*Exercise directions:* Return only the lines running from the line with "imported = [obj" down to the line with "return [p /", both included, exactly as they appear.

## Begin Recorded data

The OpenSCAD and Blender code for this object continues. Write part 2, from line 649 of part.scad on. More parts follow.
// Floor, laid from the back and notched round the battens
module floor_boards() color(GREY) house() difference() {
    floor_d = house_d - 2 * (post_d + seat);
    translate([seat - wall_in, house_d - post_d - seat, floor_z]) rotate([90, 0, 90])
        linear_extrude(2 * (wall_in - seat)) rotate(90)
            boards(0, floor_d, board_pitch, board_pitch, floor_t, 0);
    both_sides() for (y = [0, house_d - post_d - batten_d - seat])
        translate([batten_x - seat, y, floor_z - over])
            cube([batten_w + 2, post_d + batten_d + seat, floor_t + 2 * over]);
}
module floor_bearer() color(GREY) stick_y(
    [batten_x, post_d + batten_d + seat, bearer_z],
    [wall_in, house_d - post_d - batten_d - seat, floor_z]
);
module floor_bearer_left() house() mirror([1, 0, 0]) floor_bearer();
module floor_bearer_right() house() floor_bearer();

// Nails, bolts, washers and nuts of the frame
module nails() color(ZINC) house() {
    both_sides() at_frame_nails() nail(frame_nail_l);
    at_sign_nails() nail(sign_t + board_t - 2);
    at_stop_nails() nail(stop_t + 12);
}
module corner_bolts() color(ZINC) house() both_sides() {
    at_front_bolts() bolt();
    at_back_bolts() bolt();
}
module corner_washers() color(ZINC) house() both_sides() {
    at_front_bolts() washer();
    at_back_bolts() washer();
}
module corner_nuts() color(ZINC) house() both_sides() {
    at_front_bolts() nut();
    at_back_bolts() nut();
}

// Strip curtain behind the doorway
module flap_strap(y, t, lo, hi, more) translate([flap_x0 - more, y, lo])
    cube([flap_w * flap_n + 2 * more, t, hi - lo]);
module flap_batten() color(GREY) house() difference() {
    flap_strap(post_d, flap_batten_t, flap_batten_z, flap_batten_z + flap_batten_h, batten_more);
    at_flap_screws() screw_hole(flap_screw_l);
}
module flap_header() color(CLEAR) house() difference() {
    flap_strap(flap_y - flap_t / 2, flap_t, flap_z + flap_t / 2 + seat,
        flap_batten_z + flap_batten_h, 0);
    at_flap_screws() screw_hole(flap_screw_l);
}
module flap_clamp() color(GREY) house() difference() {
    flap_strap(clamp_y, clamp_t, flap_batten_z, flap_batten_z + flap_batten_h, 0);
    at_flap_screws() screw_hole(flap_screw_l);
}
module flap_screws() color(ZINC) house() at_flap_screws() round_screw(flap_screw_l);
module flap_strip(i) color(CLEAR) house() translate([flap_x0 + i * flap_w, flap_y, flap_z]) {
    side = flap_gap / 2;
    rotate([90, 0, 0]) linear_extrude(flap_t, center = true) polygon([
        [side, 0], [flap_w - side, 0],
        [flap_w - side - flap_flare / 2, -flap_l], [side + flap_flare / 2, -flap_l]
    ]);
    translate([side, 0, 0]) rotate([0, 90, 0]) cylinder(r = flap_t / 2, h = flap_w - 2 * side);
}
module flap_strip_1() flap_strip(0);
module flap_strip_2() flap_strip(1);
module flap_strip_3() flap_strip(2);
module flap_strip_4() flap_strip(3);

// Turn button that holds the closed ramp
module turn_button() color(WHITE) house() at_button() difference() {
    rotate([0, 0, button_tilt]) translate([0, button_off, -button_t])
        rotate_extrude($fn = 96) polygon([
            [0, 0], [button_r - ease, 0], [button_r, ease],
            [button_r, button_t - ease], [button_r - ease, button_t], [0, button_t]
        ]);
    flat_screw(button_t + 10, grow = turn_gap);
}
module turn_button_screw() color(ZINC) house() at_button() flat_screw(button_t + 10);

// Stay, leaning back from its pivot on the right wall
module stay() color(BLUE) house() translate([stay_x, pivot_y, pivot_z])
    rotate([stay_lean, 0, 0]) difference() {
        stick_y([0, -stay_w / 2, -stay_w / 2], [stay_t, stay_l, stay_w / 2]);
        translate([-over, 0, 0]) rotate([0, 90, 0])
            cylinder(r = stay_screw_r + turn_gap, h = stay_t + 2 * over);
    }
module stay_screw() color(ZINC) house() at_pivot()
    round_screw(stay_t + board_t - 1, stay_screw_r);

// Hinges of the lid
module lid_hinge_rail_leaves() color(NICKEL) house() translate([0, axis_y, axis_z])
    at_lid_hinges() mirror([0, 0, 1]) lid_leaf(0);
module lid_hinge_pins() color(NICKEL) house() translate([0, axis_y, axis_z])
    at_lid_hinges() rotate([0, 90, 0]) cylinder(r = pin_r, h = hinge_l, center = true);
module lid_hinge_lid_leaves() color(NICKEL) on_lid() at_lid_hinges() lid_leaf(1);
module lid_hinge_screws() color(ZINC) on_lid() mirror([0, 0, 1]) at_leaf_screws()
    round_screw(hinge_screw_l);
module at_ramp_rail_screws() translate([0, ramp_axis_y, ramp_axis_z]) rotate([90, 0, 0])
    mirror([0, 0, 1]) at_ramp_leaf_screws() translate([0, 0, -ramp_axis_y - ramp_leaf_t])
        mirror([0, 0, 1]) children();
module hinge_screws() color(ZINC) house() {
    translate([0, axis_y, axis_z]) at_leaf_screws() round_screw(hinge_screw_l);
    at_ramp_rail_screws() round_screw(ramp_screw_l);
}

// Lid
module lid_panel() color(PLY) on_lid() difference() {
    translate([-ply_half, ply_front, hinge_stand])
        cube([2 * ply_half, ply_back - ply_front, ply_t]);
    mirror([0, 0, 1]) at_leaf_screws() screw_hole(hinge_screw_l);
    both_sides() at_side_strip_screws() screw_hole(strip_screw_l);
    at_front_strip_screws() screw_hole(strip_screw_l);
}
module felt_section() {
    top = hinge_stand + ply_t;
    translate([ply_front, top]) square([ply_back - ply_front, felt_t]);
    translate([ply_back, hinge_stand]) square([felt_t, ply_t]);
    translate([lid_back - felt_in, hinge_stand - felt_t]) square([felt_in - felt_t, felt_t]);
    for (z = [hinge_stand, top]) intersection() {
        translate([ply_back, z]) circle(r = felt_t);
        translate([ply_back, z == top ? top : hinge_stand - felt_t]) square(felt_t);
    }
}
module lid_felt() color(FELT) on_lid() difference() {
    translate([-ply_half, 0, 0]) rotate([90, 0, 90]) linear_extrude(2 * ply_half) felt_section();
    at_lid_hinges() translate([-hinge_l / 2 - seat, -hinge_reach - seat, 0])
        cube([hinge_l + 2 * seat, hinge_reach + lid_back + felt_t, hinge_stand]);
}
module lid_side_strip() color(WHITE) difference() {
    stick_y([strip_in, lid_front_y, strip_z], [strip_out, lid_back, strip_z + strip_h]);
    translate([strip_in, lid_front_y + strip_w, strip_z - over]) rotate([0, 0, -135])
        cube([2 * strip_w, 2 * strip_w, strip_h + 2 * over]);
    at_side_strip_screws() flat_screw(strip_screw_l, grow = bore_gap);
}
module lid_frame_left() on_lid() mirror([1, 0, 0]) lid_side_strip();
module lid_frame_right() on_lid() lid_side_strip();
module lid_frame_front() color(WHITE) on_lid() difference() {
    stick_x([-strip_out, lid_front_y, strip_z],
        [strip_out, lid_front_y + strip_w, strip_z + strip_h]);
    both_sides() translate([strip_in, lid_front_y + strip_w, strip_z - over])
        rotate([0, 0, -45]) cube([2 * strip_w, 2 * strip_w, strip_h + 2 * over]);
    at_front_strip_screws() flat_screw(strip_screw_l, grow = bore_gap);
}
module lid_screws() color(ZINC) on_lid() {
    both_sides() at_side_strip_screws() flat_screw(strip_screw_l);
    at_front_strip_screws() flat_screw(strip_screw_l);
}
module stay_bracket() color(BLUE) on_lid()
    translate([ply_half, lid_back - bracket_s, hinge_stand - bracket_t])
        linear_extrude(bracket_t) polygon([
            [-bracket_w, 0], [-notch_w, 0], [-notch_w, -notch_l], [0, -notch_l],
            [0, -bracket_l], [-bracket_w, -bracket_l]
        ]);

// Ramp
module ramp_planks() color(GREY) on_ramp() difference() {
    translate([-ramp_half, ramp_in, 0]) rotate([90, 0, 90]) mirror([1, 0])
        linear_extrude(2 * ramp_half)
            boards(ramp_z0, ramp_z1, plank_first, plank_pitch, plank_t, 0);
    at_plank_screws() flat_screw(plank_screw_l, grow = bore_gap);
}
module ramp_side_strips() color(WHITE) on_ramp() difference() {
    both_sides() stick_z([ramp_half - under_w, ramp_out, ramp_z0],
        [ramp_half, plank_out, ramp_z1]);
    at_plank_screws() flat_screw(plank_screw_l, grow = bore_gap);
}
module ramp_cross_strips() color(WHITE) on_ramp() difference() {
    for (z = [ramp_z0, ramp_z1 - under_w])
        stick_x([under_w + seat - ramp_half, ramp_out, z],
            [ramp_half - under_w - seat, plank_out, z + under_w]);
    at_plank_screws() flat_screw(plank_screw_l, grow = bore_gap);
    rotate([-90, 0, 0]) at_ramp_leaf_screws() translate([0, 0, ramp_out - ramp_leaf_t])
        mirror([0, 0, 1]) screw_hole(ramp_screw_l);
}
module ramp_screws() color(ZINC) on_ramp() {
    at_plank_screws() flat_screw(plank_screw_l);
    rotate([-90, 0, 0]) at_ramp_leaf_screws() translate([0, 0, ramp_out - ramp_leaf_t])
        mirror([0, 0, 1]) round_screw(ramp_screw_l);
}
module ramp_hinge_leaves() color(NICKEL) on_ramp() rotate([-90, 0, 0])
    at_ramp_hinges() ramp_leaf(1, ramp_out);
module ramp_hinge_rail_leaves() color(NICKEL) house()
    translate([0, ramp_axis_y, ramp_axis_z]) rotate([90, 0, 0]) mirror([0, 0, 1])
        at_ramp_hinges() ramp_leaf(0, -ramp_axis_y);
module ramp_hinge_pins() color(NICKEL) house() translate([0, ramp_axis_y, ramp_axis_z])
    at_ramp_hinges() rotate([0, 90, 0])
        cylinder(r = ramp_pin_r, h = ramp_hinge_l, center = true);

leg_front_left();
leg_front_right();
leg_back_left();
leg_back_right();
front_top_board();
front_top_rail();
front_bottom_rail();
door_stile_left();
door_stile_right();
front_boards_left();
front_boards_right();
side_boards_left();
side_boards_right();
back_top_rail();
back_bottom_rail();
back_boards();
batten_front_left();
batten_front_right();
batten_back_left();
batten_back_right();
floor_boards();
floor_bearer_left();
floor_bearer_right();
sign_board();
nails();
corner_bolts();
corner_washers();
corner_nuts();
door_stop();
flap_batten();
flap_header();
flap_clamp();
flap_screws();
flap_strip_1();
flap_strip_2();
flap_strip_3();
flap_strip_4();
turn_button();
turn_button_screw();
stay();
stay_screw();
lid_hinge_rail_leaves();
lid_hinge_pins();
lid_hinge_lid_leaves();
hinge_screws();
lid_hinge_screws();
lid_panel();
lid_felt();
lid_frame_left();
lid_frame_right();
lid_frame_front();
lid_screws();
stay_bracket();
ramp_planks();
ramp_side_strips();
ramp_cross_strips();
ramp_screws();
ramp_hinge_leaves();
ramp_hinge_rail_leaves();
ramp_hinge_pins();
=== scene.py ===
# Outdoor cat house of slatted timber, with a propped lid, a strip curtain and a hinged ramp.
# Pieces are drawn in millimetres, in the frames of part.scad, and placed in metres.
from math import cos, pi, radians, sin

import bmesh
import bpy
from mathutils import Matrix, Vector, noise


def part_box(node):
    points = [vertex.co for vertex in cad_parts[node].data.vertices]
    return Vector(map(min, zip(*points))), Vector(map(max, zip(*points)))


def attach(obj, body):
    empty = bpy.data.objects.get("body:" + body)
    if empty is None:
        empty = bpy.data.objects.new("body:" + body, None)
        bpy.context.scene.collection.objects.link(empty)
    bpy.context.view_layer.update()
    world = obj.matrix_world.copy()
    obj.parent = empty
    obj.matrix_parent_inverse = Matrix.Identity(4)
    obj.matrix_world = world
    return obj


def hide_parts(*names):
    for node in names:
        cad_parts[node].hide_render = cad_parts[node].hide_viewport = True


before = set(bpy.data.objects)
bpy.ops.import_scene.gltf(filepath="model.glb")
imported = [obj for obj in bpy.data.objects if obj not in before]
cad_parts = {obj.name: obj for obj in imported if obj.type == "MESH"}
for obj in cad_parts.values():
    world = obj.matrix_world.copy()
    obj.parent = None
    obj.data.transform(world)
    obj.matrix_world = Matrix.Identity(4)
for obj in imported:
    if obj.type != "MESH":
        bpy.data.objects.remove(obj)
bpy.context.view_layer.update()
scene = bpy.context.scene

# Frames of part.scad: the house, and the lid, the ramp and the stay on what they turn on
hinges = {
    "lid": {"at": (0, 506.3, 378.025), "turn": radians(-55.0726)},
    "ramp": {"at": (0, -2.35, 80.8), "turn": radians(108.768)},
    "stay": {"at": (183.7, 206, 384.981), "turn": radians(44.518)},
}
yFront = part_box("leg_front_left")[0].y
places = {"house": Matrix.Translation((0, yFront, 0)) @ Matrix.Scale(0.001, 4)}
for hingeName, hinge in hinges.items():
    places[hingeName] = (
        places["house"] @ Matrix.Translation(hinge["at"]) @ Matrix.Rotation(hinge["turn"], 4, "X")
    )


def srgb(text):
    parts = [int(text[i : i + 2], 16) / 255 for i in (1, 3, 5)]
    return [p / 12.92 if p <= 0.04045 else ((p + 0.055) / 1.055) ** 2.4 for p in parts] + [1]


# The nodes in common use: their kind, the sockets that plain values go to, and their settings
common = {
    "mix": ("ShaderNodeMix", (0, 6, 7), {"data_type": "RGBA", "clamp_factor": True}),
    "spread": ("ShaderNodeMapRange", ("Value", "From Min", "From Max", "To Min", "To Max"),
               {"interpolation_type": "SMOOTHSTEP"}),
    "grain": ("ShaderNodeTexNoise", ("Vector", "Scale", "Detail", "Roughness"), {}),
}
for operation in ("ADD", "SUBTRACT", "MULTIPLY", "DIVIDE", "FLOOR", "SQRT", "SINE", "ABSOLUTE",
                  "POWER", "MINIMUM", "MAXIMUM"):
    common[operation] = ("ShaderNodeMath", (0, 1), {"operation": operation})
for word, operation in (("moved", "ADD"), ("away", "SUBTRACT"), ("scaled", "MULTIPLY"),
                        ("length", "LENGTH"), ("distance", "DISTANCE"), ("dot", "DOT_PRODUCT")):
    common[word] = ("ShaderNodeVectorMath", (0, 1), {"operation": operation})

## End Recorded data

*Task result:*
imported = [obj for obj in bpy.data.objects if obj not in before]
cad_parts = {obj.name: obj for obj in imported if obj.type == "MESH"}
for obj in cad_parts.values():
    world = obj.matrix_world.copy()
    obj.parent = None
    obj.data.transform(world)
    obj.matrix_world = Matrix.Identity(4)
for obj in imported:
    if obj.type != "MESH":
        bpy.data.objects.remove(obj)
bpy.context.view_layer.update()
scene = bpy.context.scene

# Frames of part.scad: the house, and the lid, the ramp and the stay on what they turn on
hinges = {
    "lid": {"at": (0, 506.3, 378.025), "turn": radians(-55.0726)},
    "ramp": {"at": (0, -2.35, 80.8), "turn": radians(108.768)},
    "stay": {"at": (183.7, 206, 384.981), "turn": radians(44.518)},
}
yFront = part_box("leg_front_left")[0].y
places = {"house": Matrix.Translation((0, yFront, 0)) @ Matrix.Scale(0.001, 4)}
for hingeName, hinge in hinges.items():
    places[hingeName] = (
        places["house"] @ Matrix.Translation(hinge["at"]) @ Matrix.Rotation(hinge["turn"], 4, "X")
    )


def srgb(text):
    parts = [int(text[i : i + 2], 16) / 255 for i in (1, 3, 5)]
    return [p / 12.92 if p <= 0.04045 else ((p + 0.055) / 1.055) ** 2.4 for p in parts] + [1]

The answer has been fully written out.